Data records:
·····
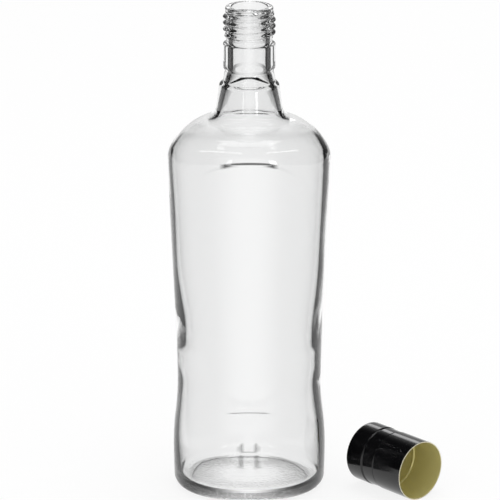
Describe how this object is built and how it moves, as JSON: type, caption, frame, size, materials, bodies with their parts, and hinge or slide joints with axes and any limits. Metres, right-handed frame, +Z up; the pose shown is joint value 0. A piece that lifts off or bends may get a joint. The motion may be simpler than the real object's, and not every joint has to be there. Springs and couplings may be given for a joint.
{
  "type": "screw-top bottle",
  "caption": "Empty clear glass bottle with waisted body, domed shoulder and threaded neck, its long black metal cap lying beside it.",
  "frame": {"origin": "on the ground, under the middle of the space that the bottle and its cap cover together", "axes": "+Z up along the bottle, +X to the right from the bottle towards its cap, +Y away from the viewer"},
  "size_m": [0.1498, 0.0756, 0.2705],
  "materials": {
    "clear_glass": "clear moulded glass, slightly wavy",
    "black_lacquer": "gloss black lacquer outside, gold lacquer inside",
    "liner_foam": "matt foam"
  },
  "bodies": {
    "root": {"bottle": "clear_glass", "cap_shell": "black_lacquer", "cap_liner": "liner_foam"}
  },
  "joints": []
}
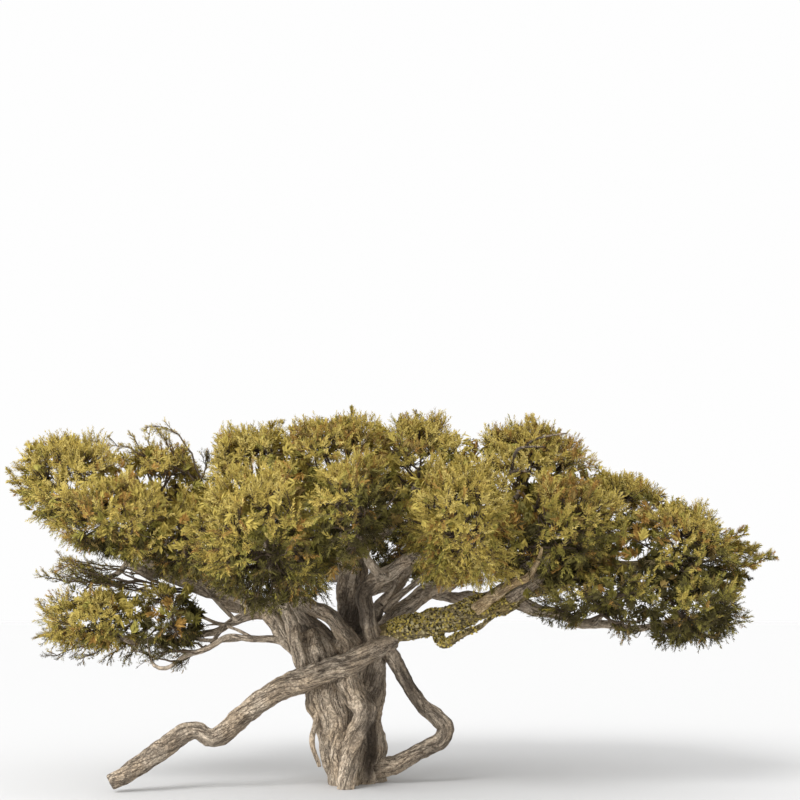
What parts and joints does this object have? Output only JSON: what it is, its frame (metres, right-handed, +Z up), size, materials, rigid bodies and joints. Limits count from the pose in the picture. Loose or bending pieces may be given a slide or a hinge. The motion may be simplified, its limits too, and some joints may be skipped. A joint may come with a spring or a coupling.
{
  "type": "olive tree",
  "caption": "Old, wide-crowned olive tree with a fluted trunk of joined stems, a low bare limb, a limb looped back to the foot and a flat spreading crown.",
  "frame": {"origin": "on the flat cut under the trunk, at ground level", "axes": "+Z up, +X along the crown's longest reach, -Y towards the tree's front"},
  "size_m": [9.09, 5.4416, 4.43],
  "materials": {
    "bark": "matt, fissured bark",
    "mossy_bark": "matt bark with moss and lichen",
    "dead_wood": "matt, bare dead wood",
    "leaves": "narrow leaves, slightly waxy"
  },
  "bodies": {
    "root": {"bough_back_centre_left": "bark", "bough_back_centre_right": "bark", "bough_back_left": "bark", "bough_back_right": "bark", "bough_centre_front": "bark", "bough_left_front": "bark", "bough_left_mid": "bark", "bough_low_left": "bark", "bough_right_upper": "bark", "bough_top_right_centre": "bark", "drooping_bough": "bark", "elbow_bough": "bark", "foliage_back_centre_left": "leaves", "foliage_back_centre_right": "leaves", "foliage_back_left": "leaves", "foliage_back_right": "leaves", "foliage_centre_front": "leaves", "foliage_centre_left_front": "leaves", "foliage_left_far": "leaves", "foliage_left_front": "leaves", "foliage_left_inner": "leaves", "foliage_left_mid": "leaves", "foliage_left_twigs": "leaves", "foliage_low_left": "leaves", "foliage_low_left_inner": "leaves", "foliage_right_far": "leaves", "foliage_right_far_low": "leaves", "foliage_right_front": "leaves", "foliage_right_low": "leaves", "foliage_right_mid": "leaves", "foliage_right_upper": "leaves", "foliage_top_centre": "leaves", "foliage_top_left": "leaves", "foliage_top_right": "leaves", "foliage_top_right_centre": "leaves", "inner_left_bough": "bark", "left_bough": "bark", "loop_limb_lower": "bark", "loop_limb_upper": "bark", "low_limb": "bark", "mossy_bough": "mossy_bark", "outer_left_bough": "bark", "rear_bough": "bark", "rear_right_bough": "bark", "rootlet": "bark", "snag": "dead_wood", "thin_left_bough": "bark", "trunk": "bark", "under_bough": "mossy_bark"}
  },
  "joints": []
}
·····
What you need to do — Repeat every line of the material exactly as given.

Full output —
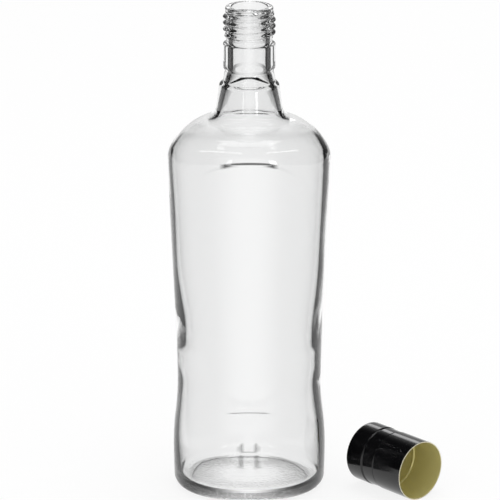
Describe how this object is built and how it moves, as JSON: type, caption, frame, size, materials, bodies with their parts, and hinge or slide joints with axes and any limits. Metres, right-handed frame, +Z up; the pose shown is joint value 0. A piece that lifts off or bends may get a joint. The motion may be simpler than the real object's, and not every joint has to be there. Springs and couplings may be given for a joint.
{
  "type": "screw-top bottle",
  "caption": "Empty clear glass bottle with waisted body, domed shoulder and threaded neck, its long black metal cap lying beside it.",
  "frame": {"origin": "on the ground, under the middle of the space that the bottle and its cap cover together", "axes": "+Z up along the bottle, +X to the right from the bottle towards its cap, +Y away from the viewer"},
  "size_m": [0.1498, 0.0756, 0.2705],
  "materials": {
    "clear_glass": "clear moulded glass, slightly wavy",
    "black_lacquer": "gloss black lacquer outside, gold lacquer inside",
    "liner_foam": "matt foam"
  },
  "bodies": {
    "root": {"bottle": "clear_glass", "cap_shell": "black_lacquer", "cap_liner": "liner_foam"}
  },
  "joints": []
}
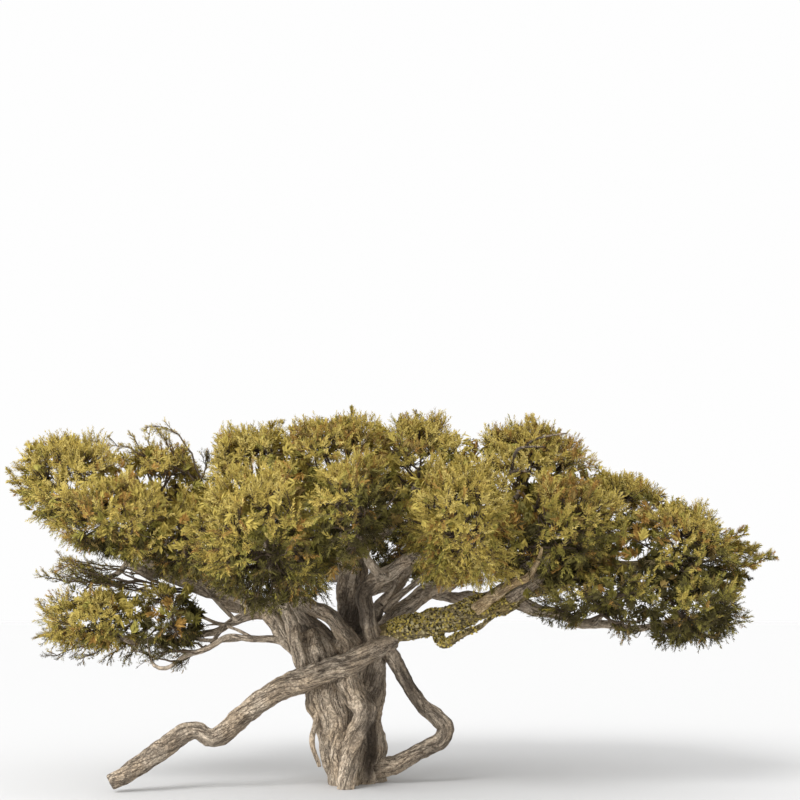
What parts and joints does this object have? Output only JSON: what it is, its frame (metres, right-handed, +Z up), size, materials, rigid bodies and joints. Limits count from the pose in the picture. Loose or bending pieces may be given a slide or a hinge. The motion may be simplified, its limits too, and some joints may be skipped. A joint may come with a spring or a coupling.
{
  "type": "olive tree",
  "caption": "Old, wide-crowned olive tree with a fluted trunk of joined stems, a low bare limb, a limb looped back to the foot and a flat spreading crown.",
  "frame": {"origin": "on the flat cut under the trunk, at ground level", "axes": "+Z up, +X along the crown's longest reach, -Y towards the tree's front"},
  "size_m": [9.09, 5.4416, 4.43],
  "materials": {
    "bark": "matt, fissured bark",
    "mossy_bark": "matt bark with moss and lichen",
    "dead_wood": "matt, bare dead wood",
    "leaves": "narrow leaves, slightly waxy"
  },
  "bodies": {
    "root": {"bough_back_centre_left": "bark", "bough_back_centre_right": "bark", "bough_back_left": "bark", "bough_back_right": "bark", "bough_centre_front": "bark", "bough_left_front": "bark", "bough_left_mid": "bark", "bough_low_left": "bark", "bough_right_upper": "bark", "bough_top_right_centre": "bark", "drooping_bough": "bark", "elbow_bough": "bark", "foliage_back_centre_left": "leaves", "foliage_back_centre_right": "leaves", "foliage_back_left": "leaves", "foliage_back_right": "leaves", "foliage_centre_front": "leaves", "foliage_centre_left_front": "leaves", "foliage_left_far": "leaves", "foliage_left_front": "leaves", "foliage_left_inner": "leaves", "foliage_left_mid": "leaves", "foliage_left_twigs": "leaves", "foliage_low_left": "leaves", "foliage_low_left_inner": "leaves", "foliage_right_far": "leaves", "foliage_right_far_low": "leaves", "foliage_right_front": "leaves", "foliage_right_low": "leaves", "foliage_right_mid": "leaves", "foliage_right_upper": "leaves", "foliage_top_centre": "leaves", "foliage_top_left": "leaves", "foliage_top_right": "leaves", "foliage_top_right_centre": "leaves", "inner_left_bough": "bark", "left_bough": "bark", "loop_limb_lower": "bark", "loop_limb_upper": "bark", "low_limb": "bark", "mossy_bough": "mossy_bark", "outer_left_bough": "bark", "rear_bough": "bark", "rear_right_bough": "bark", "rootlet": "bark", "snag": "dead_wood", "thin_left_bough": "bark", "trunk": "bark", "under_bough": "mossy_bark"}
  },
  "joints": []
}